This paper describes the application of the J-SUMMIT speech recognition system  to spontaneous Japanese speech. J-summit is a speech recognition system for Japanese being developed at MIT in the framework of SUMMIT which makes explicit use of acoustic-phonetic knowledge, embedded in a segmental framework that can be trained automatically [2, 3]. The goal of this work is both to assess the cross-language portability of the summit speech recognition system and to support the development of a bilingual version of the voyager speech understanding system.

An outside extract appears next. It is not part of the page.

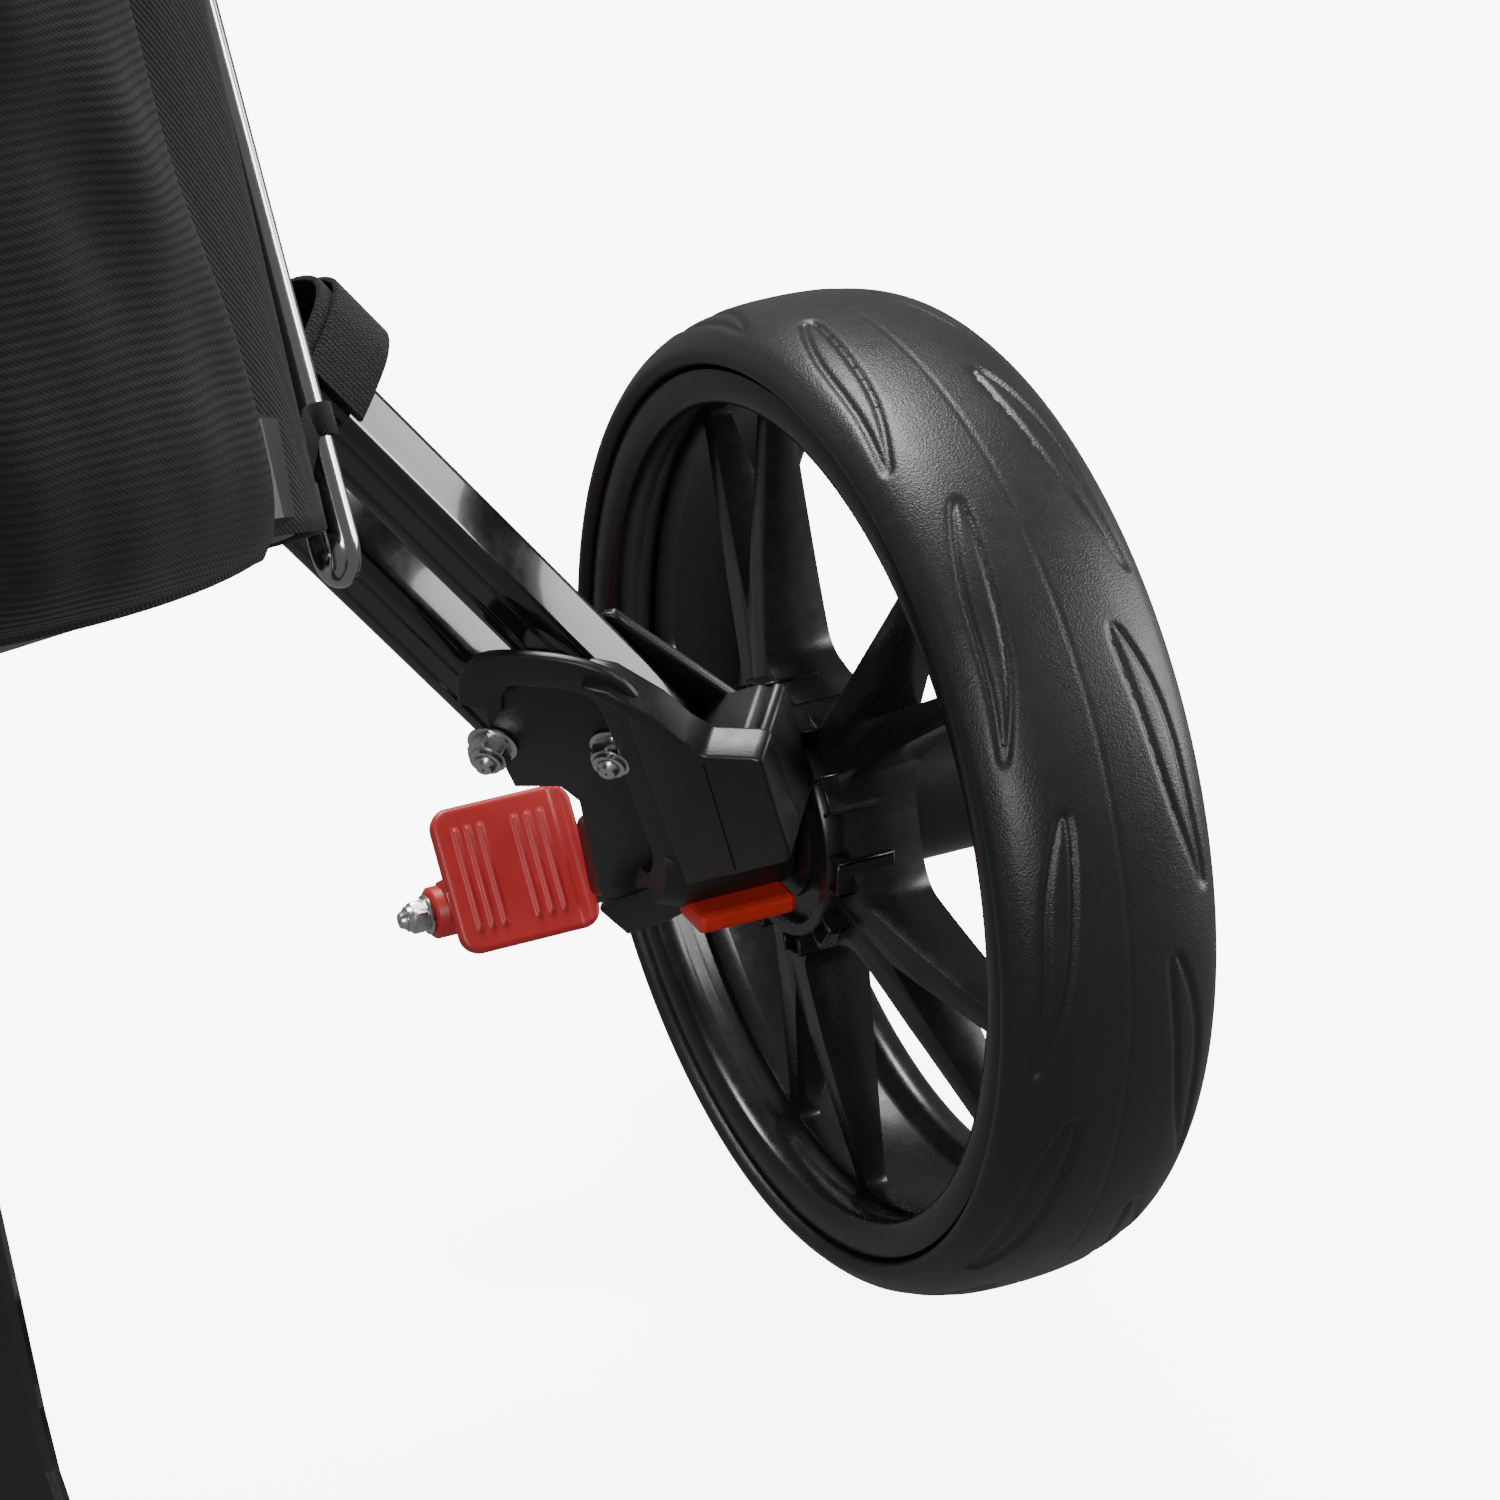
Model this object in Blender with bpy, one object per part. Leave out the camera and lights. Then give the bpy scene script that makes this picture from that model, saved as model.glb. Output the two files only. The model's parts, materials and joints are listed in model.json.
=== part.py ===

In order to apply j-summit to spontaneous speech, we first collected 1,400 spontaneous utterances from 40 speakers who spoke to a simulated Japanese version of the VOYAGER speech understanding system. In order to cover a reasonable portion of the training corpus, we extended the vocabulary to about 500 words and also changed the language model from a category-pair grammar to a category bigram, which was trained on the training portion of the spontaneous speech corpus. We trained the system on a 34-speaker subset of the spontaneous speech corpus and tested on the remaining six-speaker subset. The word error rate (the sum of insertion, deletion, and substitution errors) was 14.9% and the utterance error was 53.3% for the test set.
Keywords: speech recognition, spontaneous speech
Bibliographic reference. Sakai, Shinsuke / Phillips, Michael (1993): "J-SUMMIT: Japanese spontaneous speech recognition", In EUROSPEECH'93, 2151-2154.